▸ Data lines:
● ● ● ● ● ● ●

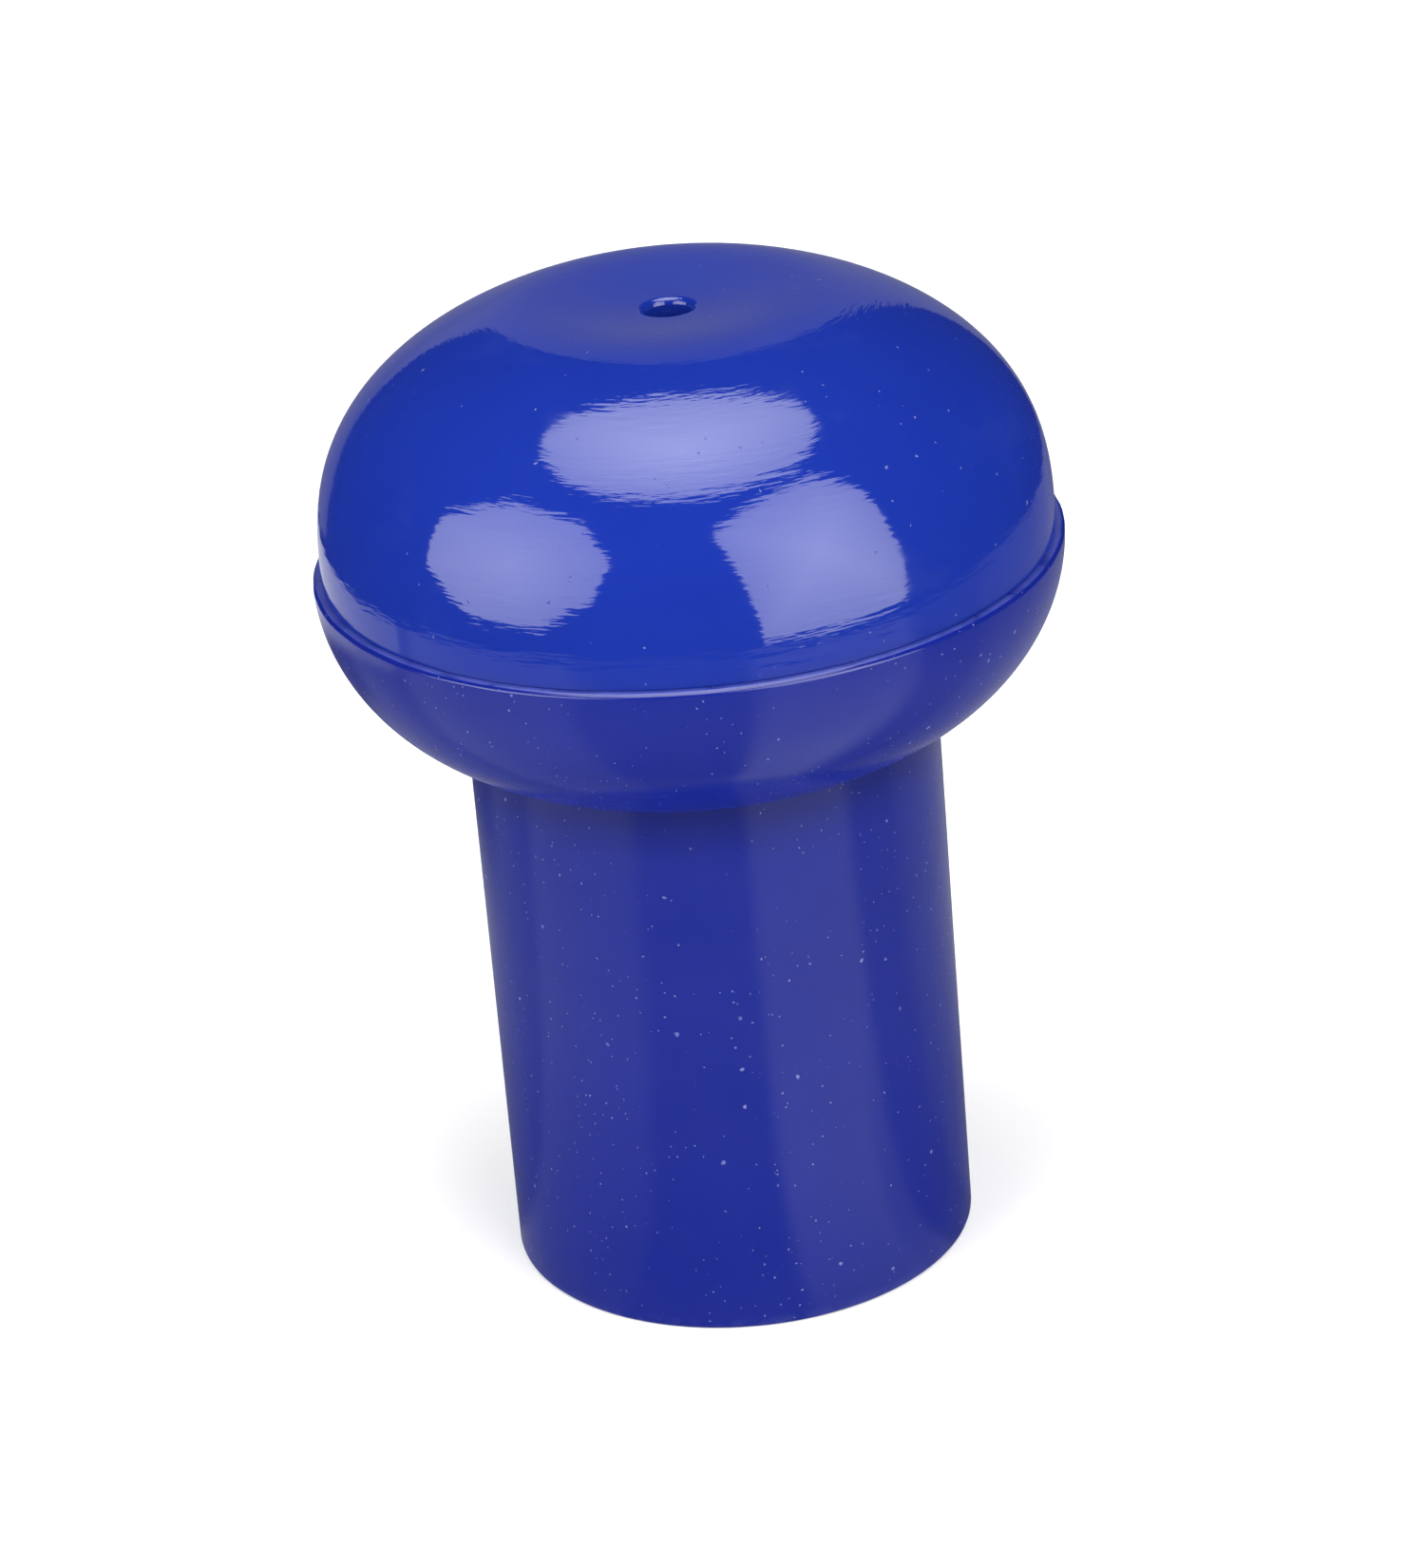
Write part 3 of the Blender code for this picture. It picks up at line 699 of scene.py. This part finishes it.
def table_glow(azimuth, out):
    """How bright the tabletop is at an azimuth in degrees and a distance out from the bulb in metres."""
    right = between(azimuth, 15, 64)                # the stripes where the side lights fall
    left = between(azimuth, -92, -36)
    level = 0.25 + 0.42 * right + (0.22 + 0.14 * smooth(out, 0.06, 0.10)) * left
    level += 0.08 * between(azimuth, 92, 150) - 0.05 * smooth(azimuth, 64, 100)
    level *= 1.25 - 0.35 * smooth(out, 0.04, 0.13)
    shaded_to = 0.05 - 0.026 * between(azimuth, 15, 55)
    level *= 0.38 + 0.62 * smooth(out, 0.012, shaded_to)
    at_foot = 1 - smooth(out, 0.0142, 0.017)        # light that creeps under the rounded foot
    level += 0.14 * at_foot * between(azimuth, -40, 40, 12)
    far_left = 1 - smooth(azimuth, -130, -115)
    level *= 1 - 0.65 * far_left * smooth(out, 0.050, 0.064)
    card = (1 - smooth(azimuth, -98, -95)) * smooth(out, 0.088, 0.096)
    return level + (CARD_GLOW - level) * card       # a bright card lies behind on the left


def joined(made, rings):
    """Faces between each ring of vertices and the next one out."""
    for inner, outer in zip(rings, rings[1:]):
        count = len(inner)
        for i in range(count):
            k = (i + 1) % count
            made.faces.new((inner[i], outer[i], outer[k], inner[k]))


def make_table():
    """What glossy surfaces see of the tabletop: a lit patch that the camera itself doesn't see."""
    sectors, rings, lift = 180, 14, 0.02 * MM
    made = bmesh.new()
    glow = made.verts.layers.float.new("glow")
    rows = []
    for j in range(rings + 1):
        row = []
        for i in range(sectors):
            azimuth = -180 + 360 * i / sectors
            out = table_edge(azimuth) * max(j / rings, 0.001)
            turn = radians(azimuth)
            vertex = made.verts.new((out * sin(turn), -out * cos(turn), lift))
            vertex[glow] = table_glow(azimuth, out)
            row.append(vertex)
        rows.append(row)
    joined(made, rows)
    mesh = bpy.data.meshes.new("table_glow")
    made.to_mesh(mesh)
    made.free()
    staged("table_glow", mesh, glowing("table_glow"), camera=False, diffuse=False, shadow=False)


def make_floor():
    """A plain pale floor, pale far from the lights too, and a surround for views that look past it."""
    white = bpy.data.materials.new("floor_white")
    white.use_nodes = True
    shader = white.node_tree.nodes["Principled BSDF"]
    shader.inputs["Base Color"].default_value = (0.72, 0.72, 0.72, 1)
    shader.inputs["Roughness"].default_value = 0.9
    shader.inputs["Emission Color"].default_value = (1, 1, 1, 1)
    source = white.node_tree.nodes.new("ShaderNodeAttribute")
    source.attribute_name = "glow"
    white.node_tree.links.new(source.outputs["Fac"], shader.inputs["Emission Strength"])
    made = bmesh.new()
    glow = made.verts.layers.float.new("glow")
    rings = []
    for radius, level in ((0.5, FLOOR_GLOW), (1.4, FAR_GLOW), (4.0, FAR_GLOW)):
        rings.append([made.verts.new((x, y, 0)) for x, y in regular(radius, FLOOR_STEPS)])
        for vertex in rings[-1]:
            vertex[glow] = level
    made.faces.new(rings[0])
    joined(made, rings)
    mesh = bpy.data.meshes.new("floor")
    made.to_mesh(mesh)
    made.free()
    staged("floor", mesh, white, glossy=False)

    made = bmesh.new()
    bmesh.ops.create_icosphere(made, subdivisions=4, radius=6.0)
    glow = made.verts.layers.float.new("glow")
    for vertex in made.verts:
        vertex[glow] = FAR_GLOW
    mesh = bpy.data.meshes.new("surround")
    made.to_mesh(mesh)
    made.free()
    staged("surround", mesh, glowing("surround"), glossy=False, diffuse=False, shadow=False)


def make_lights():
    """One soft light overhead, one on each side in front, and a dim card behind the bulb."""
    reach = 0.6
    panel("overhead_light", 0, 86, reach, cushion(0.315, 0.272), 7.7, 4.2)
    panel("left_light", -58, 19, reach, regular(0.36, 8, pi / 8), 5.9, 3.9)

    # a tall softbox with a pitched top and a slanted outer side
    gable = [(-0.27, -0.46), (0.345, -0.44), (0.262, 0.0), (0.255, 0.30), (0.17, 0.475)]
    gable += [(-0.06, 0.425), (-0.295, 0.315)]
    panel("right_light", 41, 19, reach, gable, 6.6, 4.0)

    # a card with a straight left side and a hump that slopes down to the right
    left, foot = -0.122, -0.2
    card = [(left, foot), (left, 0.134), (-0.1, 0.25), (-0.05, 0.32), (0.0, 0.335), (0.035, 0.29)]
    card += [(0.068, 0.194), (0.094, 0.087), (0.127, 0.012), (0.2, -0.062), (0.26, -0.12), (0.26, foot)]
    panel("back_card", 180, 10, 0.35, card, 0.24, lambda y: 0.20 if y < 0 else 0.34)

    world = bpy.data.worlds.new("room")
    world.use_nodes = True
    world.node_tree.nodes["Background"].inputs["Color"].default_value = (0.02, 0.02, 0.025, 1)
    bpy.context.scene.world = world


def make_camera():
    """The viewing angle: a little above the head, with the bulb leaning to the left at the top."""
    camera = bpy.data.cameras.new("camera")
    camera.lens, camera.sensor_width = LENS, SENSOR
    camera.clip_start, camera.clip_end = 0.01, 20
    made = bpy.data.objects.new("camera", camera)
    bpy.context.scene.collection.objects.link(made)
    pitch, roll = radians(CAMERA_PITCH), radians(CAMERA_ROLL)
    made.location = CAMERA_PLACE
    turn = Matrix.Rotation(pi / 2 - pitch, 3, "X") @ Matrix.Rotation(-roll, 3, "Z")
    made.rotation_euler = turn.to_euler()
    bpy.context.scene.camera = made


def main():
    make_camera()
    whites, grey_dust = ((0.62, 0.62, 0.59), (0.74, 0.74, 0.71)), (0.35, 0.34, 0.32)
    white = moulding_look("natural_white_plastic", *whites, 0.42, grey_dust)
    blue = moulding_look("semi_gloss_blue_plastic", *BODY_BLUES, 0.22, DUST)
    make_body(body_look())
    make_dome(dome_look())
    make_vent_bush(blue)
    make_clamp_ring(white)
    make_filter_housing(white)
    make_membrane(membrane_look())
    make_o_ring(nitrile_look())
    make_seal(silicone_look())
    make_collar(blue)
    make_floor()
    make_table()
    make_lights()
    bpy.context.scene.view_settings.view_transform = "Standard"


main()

● ● ● ● ● ● ●

▸ Problem: Reply with one number only: how many lines of the listing hold "scene"?

▸ Full response: 5